▶ Given entries
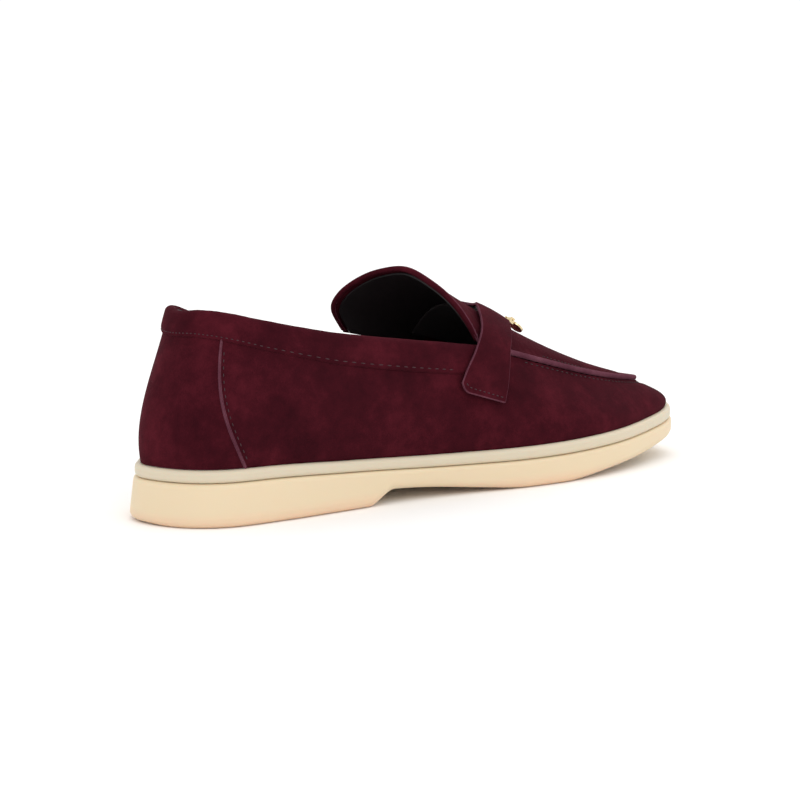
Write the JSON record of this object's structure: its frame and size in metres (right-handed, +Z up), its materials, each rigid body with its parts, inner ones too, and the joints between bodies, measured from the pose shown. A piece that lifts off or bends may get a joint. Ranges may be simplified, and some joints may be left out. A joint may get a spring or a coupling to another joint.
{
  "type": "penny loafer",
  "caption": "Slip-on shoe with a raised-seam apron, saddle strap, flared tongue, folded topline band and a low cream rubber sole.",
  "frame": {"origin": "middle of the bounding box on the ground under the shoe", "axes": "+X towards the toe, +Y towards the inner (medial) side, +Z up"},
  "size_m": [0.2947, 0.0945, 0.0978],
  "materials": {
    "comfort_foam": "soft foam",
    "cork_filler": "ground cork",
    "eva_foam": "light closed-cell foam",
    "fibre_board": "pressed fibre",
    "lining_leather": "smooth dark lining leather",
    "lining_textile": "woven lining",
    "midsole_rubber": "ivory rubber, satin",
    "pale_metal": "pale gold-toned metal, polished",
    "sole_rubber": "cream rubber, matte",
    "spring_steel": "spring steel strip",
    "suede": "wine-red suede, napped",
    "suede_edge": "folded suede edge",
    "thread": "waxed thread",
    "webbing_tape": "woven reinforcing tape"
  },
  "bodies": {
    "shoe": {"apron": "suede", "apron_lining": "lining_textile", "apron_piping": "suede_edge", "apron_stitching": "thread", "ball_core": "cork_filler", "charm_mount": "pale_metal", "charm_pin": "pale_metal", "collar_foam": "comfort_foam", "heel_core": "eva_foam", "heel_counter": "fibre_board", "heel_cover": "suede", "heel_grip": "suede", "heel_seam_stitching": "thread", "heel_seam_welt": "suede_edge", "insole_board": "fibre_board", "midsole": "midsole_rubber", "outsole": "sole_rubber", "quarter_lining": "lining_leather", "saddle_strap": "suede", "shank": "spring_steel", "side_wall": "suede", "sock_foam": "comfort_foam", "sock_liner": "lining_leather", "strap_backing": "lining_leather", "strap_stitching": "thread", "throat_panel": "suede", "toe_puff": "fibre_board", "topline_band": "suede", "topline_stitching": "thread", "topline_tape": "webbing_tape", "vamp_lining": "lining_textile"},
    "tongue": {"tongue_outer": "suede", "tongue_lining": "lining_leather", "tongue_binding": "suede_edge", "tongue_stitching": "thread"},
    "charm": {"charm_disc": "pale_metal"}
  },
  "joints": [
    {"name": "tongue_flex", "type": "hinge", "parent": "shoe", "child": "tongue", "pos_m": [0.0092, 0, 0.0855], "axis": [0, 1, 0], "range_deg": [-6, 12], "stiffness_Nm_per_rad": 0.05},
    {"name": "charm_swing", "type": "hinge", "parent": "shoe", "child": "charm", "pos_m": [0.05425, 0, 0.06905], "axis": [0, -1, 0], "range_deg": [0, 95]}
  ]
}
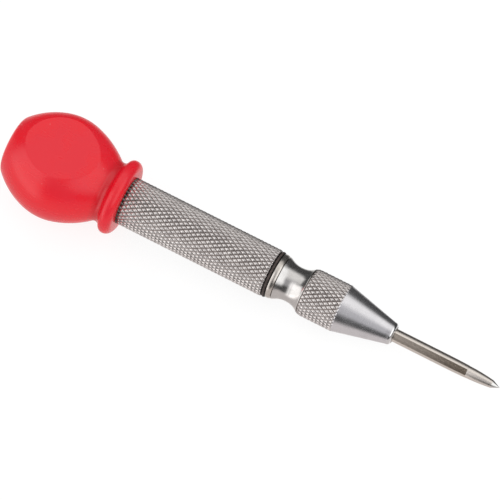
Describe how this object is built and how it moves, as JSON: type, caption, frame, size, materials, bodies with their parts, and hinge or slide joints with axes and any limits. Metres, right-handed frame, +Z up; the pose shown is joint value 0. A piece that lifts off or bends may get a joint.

▶ Work to complete
Copy all lines from the material that include "shown".

▶ Result
Write the JSON record of this object's structure: its frame and size in metres (right-handed, +Z up), its materials, each rigid body with its parts, inner ones too, and the joints between bodies, measured from the pose shown. A piece that lifts off or bends may get a joint. Ranges may be simplified, and some joints may be left out. A joint may get a spring or a coupling to another joint.
Describe how this object is built and how it moves, as JSON: type, caption, frame, size, materials, bodies with their parts, and hinge or slide joints with axes and any limits. Metres, right-handed frame, +Z up; the pose shown is joint value 0. A piece that lifts off or bends may get a joint.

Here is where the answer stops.